Alf Pritchett Describes a Reunion with His Sister

Recordings source: The Leslie Flint Foundation

Read about the validity of the Leslie Flint seance recordings at this link: Validity

The recording below is the voice of Alfred Pritchett, recorded November 4, 1960, in a séance with Leslie Flint. Pritchett was killed in WWI on August 16, 2017. Death and cemetary information for Pritchett and a friend he mentions are at this link: Burial

Pritchett talks the reunion he had with a sister who had passed away before he was born.

In the session prior to this recording, Pritchett describes how he died and what happened in the period after his death. He was greeted by a fellow soldier who had been killed some years previous to his own death. The soldier takes Pritchett into a town and they go to a concert being held with magnificent music. The friend tells Pritchett to sit and enjoy the music while the friend goes off to do something else. The account by Pritchett starts after his friend leaves.

A transcript of this portion of the séance follows the recording controls.


Alf Pritchett:

…and, anyway I was sat there with me eyes closed, sort of listening to this very nice music. And then, all of a sudden, I had a sort of feeling that there was something…someone sitting next to me. And I opened my eyes and looked and there was a very beautiful lady. She was really beautiful. Beautiful blonde hair she had, fair. Very beautiful. She looked about nineteen or twenty and I was really sort of taken aback. And she says…er…she called me by name, that’s right, and I thought, “Well, that’s funny. She knows my name, but I don’t know her.”
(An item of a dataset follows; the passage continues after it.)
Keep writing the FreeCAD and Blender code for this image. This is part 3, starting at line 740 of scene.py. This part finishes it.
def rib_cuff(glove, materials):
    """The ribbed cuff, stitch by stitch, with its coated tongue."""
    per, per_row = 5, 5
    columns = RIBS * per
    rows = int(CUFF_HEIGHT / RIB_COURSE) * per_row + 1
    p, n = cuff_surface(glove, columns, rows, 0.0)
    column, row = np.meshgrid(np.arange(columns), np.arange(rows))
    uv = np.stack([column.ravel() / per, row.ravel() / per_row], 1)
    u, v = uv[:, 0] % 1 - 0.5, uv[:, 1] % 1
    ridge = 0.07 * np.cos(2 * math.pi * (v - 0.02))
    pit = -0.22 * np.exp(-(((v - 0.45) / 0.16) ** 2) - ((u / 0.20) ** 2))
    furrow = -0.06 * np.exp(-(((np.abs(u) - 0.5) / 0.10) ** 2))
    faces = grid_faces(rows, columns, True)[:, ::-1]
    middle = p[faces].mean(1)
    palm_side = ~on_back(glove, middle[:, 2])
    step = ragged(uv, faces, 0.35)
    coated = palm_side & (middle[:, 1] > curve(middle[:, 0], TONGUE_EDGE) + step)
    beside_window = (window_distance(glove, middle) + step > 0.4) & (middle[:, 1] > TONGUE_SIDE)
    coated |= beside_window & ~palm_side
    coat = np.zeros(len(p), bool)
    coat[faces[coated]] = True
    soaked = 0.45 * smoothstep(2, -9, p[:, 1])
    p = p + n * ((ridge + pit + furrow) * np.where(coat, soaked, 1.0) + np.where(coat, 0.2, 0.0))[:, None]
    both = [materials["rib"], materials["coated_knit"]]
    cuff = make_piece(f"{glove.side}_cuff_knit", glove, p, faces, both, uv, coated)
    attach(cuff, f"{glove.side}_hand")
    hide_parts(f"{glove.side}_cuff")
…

So she said, “Are you finding it all very nice here ?”
So I says, “Very nice, thank-you. Er-Miss?“
So she said, “You don’t have to call me Miss.” She says. “Don’t you know me?”
So I says, “No. I don’t know you.“
She says, “My name is Lilly.”
So I says, “Lilly? I don’t know no Lilly. Sorry,“ I says, “I don’t want to appear rude, but I don’t know you.“
She says, “You don’t know me? And yet” she says, “that’s not surprising, in a way.” She says, “But I’m your sister. I died when I was an infant.”
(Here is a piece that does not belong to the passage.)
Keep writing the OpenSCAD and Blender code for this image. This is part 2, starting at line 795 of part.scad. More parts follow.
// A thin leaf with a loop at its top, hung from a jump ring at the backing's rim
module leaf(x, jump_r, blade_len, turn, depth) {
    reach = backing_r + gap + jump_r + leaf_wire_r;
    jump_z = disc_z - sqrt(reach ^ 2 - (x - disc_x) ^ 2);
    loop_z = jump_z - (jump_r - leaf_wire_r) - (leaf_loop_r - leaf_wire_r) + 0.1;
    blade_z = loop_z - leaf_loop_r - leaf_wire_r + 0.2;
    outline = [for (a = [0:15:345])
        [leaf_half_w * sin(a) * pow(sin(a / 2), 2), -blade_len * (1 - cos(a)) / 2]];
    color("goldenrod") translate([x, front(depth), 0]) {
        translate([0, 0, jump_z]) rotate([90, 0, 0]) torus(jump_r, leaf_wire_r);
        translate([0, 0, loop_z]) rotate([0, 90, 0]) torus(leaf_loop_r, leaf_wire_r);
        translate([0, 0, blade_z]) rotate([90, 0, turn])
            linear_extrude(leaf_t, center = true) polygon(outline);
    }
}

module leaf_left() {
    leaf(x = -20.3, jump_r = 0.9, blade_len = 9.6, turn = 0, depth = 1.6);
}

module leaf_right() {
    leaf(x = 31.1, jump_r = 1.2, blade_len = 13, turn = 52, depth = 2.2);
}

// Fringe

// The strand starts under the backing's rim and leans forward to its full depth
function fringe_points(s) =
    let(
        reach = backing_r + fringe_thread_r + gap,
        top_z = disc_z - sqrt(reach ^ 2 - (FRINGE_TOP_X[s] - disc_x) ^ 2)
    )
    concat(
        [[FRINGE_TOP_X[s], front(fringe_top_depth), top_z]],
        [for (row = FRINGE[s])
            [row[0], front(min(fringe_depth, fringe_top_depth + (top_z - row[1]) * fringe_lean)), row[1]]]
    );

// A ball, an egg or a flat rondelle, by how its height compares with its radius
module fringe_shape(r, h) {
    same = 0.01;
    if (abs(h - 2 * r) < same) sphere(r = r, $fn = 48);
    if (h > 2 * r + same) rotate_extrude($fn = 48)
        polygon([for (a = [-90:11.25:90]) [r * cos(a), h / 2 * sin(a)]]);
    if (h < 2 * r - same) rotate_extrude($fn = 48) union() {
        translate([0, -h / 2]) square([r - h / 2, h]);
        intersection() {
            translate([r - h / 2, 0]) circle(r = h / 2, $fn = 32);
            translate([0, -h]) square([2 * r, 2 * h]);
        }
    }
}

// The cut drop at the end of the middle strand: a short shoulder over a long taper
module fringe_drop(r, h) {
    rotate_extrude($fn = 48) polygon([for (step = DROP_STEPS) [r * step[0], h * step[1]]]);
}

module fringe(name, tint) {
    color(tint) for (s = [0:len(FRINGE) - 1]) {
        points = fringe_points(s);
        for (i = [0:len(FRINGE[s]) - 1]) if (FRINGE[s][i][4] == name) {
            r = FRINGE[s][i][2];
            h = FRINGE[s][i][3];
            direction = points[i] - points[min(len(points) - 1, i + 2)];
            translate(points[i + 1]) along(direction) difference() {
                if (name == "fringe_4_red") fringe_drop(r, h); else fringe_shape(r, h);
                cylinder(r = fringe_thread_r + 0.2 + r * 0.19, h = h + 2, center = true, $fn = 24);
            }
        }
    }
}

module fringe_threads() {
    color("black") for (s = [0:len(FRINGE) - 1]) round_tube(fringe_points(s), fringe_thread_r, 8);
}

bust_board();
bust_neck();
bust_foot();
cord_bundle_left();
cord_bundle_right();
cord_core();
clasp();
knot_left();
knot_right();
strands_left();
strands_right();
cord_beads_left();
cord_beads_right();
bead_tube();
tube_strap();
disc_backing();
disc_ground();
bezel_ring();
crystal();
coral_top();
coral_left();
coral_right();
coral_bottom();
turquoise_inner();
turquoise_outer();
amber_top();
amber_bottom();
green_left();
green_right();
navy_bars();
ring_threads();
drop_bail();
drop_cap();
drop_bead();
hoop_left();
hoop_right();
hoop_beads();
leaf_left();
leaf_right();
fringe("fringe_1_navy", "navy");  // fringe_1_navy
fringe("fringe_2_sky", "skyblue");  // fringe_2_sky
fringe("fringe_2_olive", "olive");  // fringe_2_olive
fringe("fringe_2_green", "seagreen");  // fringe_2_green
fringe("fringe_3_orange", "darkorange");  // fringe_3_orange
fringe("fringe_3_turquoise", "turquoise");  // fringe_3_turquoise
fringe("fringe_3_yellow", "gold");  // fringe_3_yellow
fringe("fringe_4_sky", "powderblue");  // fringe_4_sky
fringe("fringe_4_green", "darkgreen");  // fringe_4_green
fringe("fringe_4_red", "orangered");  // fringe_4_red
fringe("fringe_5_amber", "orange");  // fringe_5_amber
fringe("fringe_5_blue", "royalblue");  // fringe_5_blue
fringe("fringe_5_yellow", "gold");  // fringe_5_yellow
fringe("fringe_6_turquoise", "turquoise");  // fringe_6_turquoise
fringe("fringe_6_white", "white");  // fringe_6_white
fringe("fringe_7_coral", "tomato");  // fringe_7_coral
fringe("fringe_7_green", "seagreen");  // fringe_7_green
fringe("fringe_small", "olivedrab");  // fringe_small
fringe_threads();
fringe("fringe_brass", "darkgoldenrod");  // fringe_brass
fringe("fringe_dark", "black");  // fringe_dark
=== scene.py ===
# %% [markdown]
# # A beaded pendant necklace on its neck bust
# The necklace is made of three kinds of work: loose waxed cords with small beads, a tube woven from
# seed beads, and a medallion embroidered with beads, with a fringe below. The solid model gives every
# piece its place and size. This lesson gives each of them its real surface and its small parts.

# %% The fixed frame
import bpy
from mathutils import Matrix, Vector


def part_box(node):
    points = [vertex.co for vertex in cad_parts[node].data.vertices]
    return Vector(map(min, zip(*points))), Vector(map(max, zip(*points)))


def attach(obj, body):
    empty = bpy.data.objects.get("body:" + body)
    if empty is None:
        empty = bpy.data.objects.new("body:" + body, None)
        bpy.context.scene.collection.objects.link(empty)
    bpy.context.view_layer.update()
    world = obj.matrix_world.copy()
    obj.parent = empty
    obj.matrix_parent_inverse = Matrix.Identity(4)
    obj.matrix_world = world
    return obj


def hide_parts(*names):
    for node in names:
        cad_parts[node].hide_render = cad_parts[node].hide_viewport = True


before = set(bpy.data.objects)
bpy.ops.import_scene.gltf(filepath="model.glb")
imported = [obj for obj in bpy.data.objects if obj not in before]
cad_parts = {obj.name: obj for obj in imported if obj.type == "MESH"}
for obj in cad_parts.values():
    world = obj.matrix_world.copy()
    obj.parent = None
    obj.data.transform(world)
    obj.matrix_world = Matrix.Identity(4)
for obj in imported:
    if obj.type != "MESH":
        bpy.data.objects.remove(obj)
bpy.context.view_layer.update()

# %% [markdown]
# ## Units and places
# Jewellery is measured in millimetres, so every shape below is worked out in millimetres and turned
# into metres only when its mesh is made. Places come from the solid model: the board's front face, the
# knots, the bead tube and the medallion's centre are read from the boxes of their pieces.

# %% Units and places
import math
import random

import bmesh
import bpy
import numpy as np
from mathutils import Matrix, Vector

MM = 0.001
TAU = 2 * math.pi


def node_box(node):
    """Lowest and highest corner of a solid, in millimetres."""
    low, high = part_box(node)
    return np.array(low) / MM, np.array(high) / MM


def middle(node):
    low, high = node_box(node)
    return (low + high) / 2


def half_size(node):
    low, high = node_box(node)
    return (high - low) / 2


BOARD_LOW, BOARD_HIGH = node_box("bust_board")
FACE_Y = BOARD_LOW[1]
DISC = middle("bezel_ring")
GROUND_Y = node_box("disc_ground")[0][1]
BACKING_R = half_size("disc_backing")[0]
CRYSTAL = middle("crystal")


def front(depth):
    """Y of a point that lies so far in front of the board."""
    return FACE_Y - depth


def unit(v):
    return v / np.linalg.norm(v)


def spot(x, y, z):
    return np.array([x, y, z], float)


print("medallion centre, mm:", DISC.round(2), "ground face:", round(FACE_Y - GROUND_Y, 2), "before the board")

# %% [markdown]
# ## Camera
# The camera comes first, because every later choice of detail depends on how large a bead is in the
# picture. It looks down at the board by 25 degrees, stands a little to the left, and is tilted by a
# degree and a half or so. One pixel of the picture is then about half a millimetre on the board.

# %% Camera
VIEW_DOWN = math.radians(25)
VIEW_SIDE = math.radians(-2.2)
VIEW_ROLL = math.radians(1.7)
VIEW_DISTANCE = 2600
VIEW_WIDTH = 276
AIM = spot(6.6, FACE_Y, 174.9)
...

“Cor blimey,“ I says. “I remember my mother says…talking about a little girl that died when she was only a few days old or something, if I remember right.“ I says, “But you can’t be her. You’re grown up.“
So she says, “That’s right. I’m your sister. I died when I was an infant and I’ve grown up over here.”
So I says, “Well, beats me.“ I says, “I’m very pleased to know you and I feel quite happy knowing you, but it’s still very puzzling to me that you should be my sister, and I never knew her – oh, I mean…“
So she said, “Oh, don’t let that worry you,” she says. “But I’m going to look after you now you’re here.” And, er, she says, “You come with me and I’m going to take you home.”
I says, “Home?“
She says, “Yes, home.”
So I says, “Oh !“

Anyway, I went with her and she took me out of this square down a very broad avenue, lined with trees. And we branched off and then we went down a slope, and it seemed as if we were going outside the town altogether. And we went out into the countryside, down a beautiful country road and I could see in the distance some small houses dotted about here and there. Gradually we arrived at a small cottage place – that’s the only way I can describe it. It was the nearest thing I’d seen, by the way, to, well, cottages and that, that I’d seen at home in England. And she, eventually stopped at a small place in its own little garden, with a little gate and a little porch to the door. Plenty of lovely flowers, again, I noticed.
 And we went in. And we went into this little place and off this little passageway on the left, I remember, was this little room – all very cosy and comfortable. Nice chairs. And I noticed there was no fireplace and I thought, “Oh well, that’s odd.”

So I said to her, ‘Oh, I see you don’t have fireplaces here then ?’
So she said, “No, we don’t need fireplaces because it’s always warm and always pleasant.”
So I said, “That’s nice isn’t it. You don’t get no rain then ?'”
So she says, “No. We don’t have any rain. But” she says, “we have dew sometimes, strange as it may seem.”
So I said, “Well, that must be nice.’
And she said, “Yes, it is.”

Anyway, we sat there talking and she started talking about me mother and me father and brother, that I had still on Earth. And she said, she often went to see them and had been going to them – and me – when I was on Earth, from infancy, and that she had been with me all through the war years. And erm, she couldn’t co…she wasn’t with me when I actually died, but she got everything all ready for me. But erm, she knew I’d be coming and that I’d be brought and, anyway, there I was and I was going to live with her and she was going to look after me and I thought, “Oh, this is nice.”

Then I thought, “Well, I don’t know, it’s all so strange.’ Anyway, I settled in and I stayed with my sister.